[WHAT NEEDS TO BE DONE]
Find the line containing "on its sponge." and copy it exactly, along with every line after it up to and including the line containing "points = [vertex.co". Copy nothing else.

[RAW DATA]
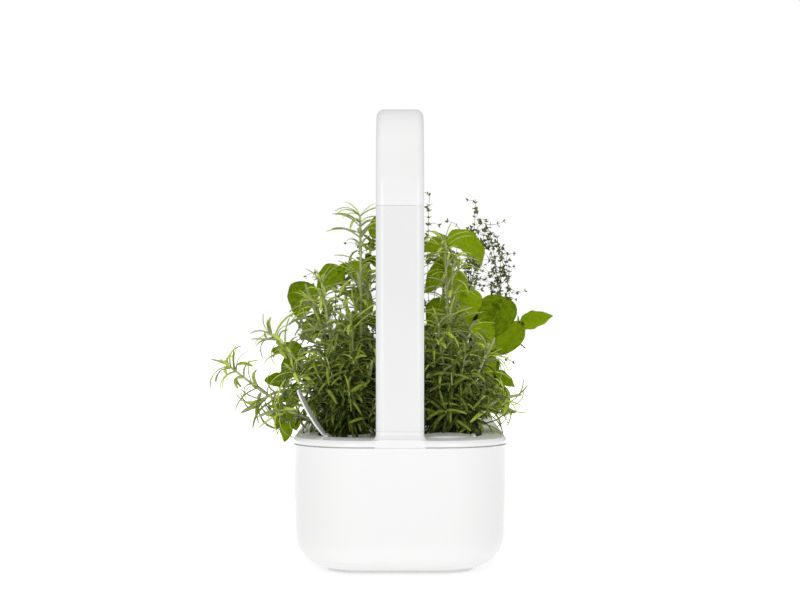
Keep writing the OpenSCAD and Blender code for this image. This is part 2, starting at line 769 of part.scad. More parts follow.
// A shoot that grows from a to c by way of b. Its radius is the stem's up to the share bare of its
// length, and past that swells to the foliage's half-width and closes at the tip.
module shoot(a, b, c, stem_r, spread, bare, sides = 8, rings = 10) {
    function girth(t) = t <= bare ? stem_r
        : stem_r * (1 - 0.7 * t) + (spread - stem_r) * pow(sin(180 * pow((t - bare) / (1 - bare), 0.8)), 0.7);
    points = [for (i = [0:rings])
        let (t = i / rings, at = bend(a, b, c, t), along = unit(heading(a, b, c, t)),
             side = unit(cross(along, [0.2, 1, 0.1])), over = cross(along, side), r = girth(t))
        for (k = [0:sides - 1])
            at + r * (cos(360 * k / sides) * side + sin(360 * k / sides) * over)];
    faces = concat(
        [[for (k = [0:sides - 1]) k]],
        [[for (k = [0:sides - 1]) rings * sides + sides - 1 - k]],
        [for (i = [0:rings - 1]) for (k = [0:sides - 1])
            let (next = (k + 1) % sides)
            [i * sides + next, i * sides + k, (i + 1) * sides + k, (i + 1) * sides + next]]
    );
    polyhedron(points, faces, convexity = 4);
}

// A flat pointed oval leaf that starts at its stalk and runs along +X.
module leaf(l, w) {
    arc_r = (l * l / 4 + w * w / 4) / w;
    translate([l / 2, 0, -0.8]) linear_extrude(1.6) intersection() {
        translate([0, arc_r - w / 2]) circle(arc_r, $fn = 96);
        translate([0, w / 2 - arc_r]) circle(arc_r, $fn = 96);
    }
}

// Each shoot is [start, turning point, tip, half-width], from the middle of the sponge's top.
rosemary_left = [
    [[12, 2, 0], [13, 0, 110], [10, 0, 204], 14],
    [[3, -4, 0], [-3, -6, 90], [-22, -6, 170], 14],
    [[-7, -5, 0], [-20, -10, 62], [-76, -12, 100], 14],
    [[-10, 3, 0], [-52, 4, 46], [-124, 0, 76], 13],
    [[-9, 10, 0], [-62, 12, 66], [-102, 14, 34], 12],
    [[2, 9, 0], [-12, 16, 70], [-36, 24, 128], 14]
];
rosemary_right = [
    [[-5, 0, 0], [-3, 2, 100], [-2, 0, 178], 14],
    [[2, -8, 0], [-2, -12, 60], [-4, -14, 104], 12],
    [[8, -5, 0], [24, -8, 60], [44, -8, 90], 13],
    [[12, 2, 0], [40, 0, 70], [62, 2, 26], 12],
    [[4, 10, 0], [20, 18, 80], [36, 24, 130], 13]
];
thyme_centre = [
    [[-6, -6, 0], [-10, -18, 90], [-8, -14, 168], 8],
    [[6, -5, 0], [14, -10, 80], [14, -22, 150], 8],
    [[-5, 7, 0], [-12, 20, 70], [-14, 30, 130], 8],
    [[6, 6, 0], [8, 24, 90], [12, 22, 176], 8]
];
thyme_left = [
    [[-6, -6, 0], [-20, -16, 90], [-45, -20, 156], 9],
    [[6, -5, 0], [2, -10, 110], [-6, -12, 196], 9],
    [[-8, 7, 0], [-40, 20, 60], [-72, 24, 110], 9],
    [[6, 6, 0], [4, 24, 100], [4, 30, 210], 9],
    [[-10, 0, 0], [-30, 4, 120], [-30, 10, 180], 9]
];
thyme_right = [
    [[-8, -6, 0], [-18, -14, 120], [-14, -18, 232], 6],
    [[8, -5, 0], [26, -10, 110], [32, -12, 230], 9],
    [[8, 7, 0], [44, 16, 90], [64, 10, 181], 9],
    [[10, 0, 0], [50, 0, 60], [72, 4, 146], 9],
    [[-4, 8, 0], [2, 26, 100], [10, 30, 206], 9]
];

// Each basil stem is [start, turning point, tip]; each leaf is [its stalk's end, turn, tilt, length].
basil_left_stems = [
    [[-4, 0, 0], [-20, 0, 60], [-38, 0, 112]],
    [[4, -6, 0], [-2, -8, 80], [-12, -6, 142]],
    [[6, 6, 0], [8, 10, 110], [14, 8, 180]],
    [[-10, 4, 0], [-36, 4, 34], [-62, 2, 22]]
];
basil_left_leaves = [
    [[-38, 0, 112], 180, 10, 36], [[-38, 0, 112], 60, -30, 30], [[-38, 0, 112], -70, -24, 32],
    [[-12, -6, 142], 200, -16, 34], [[-12, -6, 142], -40, -20, 26], [[14, 8, 180], 150, -14, 34],
    [[14, 8, 180], -90, -30, 26], [[-62, 2, 22], 170, 40, 34], [[-62, 2, 22], 240, 24, 34],
    [[-24, 0, 78], 230, -4, 36], [[-24, 0, 78], 120, -4, 36]
];
basil_centre_stems = [
    [[-5, -4, 0], [-4, -20, 90], [-2, -26, 160]],
    [[4, 5, 0], [2, 22, 80], [0, 30, 176]],
    [[0, 0, 0], [0, 2, 90], [0, 2, 150]]
];
basil_centre_leaves = [
    [[-2, -26, 160], -90, -16, 30], [[-2, -26, 160], 100, -34, 20], [[0, 30, 176], 90, -16, 30],
    [[0, 30, 176], -100, -40, 20], [[0, 2, 150], -80, 0, 30], [[0, 2, 150], 95, 10, 22]
];
basil_right_stems = [
    [[-4, 0, 0], [-6, 0, 90], [-8, 0, 172]],
    [[4, -4, 0], [16, -4, 70], [36, -4, 112]],
    [[8, 4, 0], [40, 4, 60], [70, 2, 96]],
    [[6, 8, 0], [26, 12, 46], [46, 12, 22]]
];
basil_right_leaves = [
    [[-8, 0, 172], 10, -8, 34], [[-8, 0, 172], 100, -30, 28], [[-8, 0, 172], -80, -30, 28],
    [[36, -4, 112], 20, -10, 34], [[36, -4, 112], -70, -20, 34], [[36, -4, 112], 100, -24, 30],
    [[70, 2, 96], 0, -20, 32], [[70, 2, 96], -80, 0, 32], [[70, 2, 96], 90, 10, 30],
    [[46, 12, 22], 10, 20, 34], [[46, 12, 22], 80, 0, 32], [[18, -4, 70], -60, 0, 36]
];

module shoots(list, bare) {
    for (s = list) shoot(s[0] - [0, 0, root], s[1], s[2], 1.6, s[3], bare);
}

module basil(stems, leaves) {
    for (s = stems) shoot(s[0] - [0, 0, root], s[1], s[2], 2.2, 1.8, 0.97, sides = 6, rings = 6);
    for (k = [0:len(leaves) - 1])
        let (l = leaves[k])
            translate(l[0] - [0, 0, leaf_step * (k % 3)]) rotate([0, l[2], l[1]])
                translate([-1, 0, 0]) leaf(l[3], leaf_shape * l[3]);
}

module grown(n) {
    if (n == 1) shoots(rosemary_left, 0.2);
    if (n == 2) shoots(thyme_centre, 0.1);
    if (n == 3) shoots(rosemary_right, 0.15);
    if (n == 4) basil(basil_left_stems, basil_left_leaves);
    if (n == 5) basil(basil_centre_stems, basil_centre_leaves);
    if (n == 6) basil(basil_right_stems, basil_right_leaves);
    if (n == 7) shoots(thyme_left, 0.1);
    if (n == 8) shoots(thyme_centre, 0.1);
    if (n == 9) shoots(thyme_right, 0.1);
}

// A plant stands flat on its sponge.
module plant(n) color(plant_greens[n - 1])
    at_pod(n) translate([0, 0, sponge_z]) difference() {
        grown(n);
        block([-cup_top_r, -cup_top_r, -hole_d], [cup_top_r, cup_top_r, 0]);
    }

water_tank();
foot_strips();
lid();
flap_pin();
float_pin();
power_inlet();
lid_contacts();
lid_wires();
refill_flap();
float_tongue();
float_body();
front_extension();
rear_extension();
rear_wires();
lamp_housing();
lamp_inner_cover();
lamp_window();
heat_spreader();
led_board();
light_emitters();
control_board();
button_switch();
lamp_wires();
lamp_screws();
power_button();
for (n = [1:9]) {
    cup(n);
    sponge(n);
    plant(n);
}
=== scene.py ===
"""Looks of the countertop hydroponic garden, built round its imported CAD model.

A long white water tank carries nine planted pods under an arched lamp. The plastic, metal and
electronic pieces keep their CAD shapes and get their finishes here. The herbs and the growing
sponges are new pieces that stand for the plain CAD solids in the same pods.
Lengths in the herbs' tables are in millimetres from the middle of the sponge's top.
"""

from __future__ import annotations

import logging
import math
from collections import defaultdict
from dataclasses import astuple, dataclass, field, replace
from enum import Enum

import bpy
import numpy as np
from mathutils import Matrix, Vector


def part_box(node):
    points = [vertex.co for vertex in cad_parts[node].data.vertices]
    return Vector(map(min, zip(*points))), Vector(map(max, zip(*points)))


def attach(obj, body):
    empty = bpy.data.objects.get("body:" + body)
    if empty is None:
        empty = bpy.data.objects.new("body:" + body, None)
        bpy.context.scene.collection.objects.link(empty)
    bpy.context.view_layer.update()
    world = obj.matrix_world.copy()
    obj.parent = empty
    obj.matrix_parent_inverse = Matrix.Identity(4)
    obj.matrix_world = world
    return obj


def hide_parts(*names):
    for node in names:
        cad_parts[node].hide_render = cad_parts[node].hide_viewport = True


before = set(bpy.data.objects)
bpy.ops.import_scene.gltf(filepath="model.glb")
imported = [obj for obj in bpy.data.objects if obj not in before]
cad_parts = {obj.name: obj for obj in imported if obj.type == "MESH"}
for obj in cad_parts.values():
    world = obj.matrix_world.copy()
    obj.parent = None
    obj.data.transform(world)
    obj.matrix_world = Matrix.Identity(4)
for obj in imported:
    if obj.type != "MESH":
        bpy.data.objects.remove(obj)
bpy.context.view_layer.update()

LOG = logging.getLogger("garden")
MM = 0.001
TURN = 2 * math.pi
UP = np.array([0.0, 0.0, 1.0])
NEVER_ALONG = np.array([0.2, 1.0, 0.1])  # a direction that no stem keeps to
BLADE, STEM = 0, 1  # material slots of a herb
Point = tuple[float, float, float]
Colour = tuple[float, float, float]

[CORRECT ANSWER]
// A plant stands flat on its sponge.
module plant(n) color(plant_greens[n - 1])
    at_pod(n) translate([0, 0, sponge_z]) difference() {
        grown(n);
        block([-cup_top_r, -cup_top_r, -hole_d], [cup_top_r, cup_top_r, 0]);
    }

water_tank();
foot_strips();
lid();
flap_pin();
float_pin();
power_inlet();
lid_contacts();
lid_wires();
refill_flap();
float_tongue();
float_body();
front_extension();
rear_extension();
rear_wires();
lamp_housing();
lamp_inner_cover();
lamp_window();
heat_spreader();
led_board();
light_emitters();
control_board();
button_switch();
lamp_wires();
lamp_screws();
power_button();
for (n = [1:9]) {
    cup(n);
    sponge(n);
    plant(n);
}
=== scene.py ===
"""Looks of the countertop hydroponic garden, built round its imported CAD model.

A long white water tank carries nine planted pods under an arched lamp. The plastic, metal and
electronic pieces keep their CAD shapes and get their finishes here. The herbs and the growing
sponges are new pieces that stand for the plain CAD solids in the same pods.
Lengths in the herbs' tables are in millimetres from the middle of the sponge's top.
"""

from __future__ import annotations

import logging
import math
from collections import defaultdict
from dataclasses import astuple, dataclass, field, replace
from enum import Enum

import bpy
import numpy as np
from mathutils import Matrix, Vector


def part_box(node):
    points = [vertex.co for vertex in cad_parts[node].data.vertices]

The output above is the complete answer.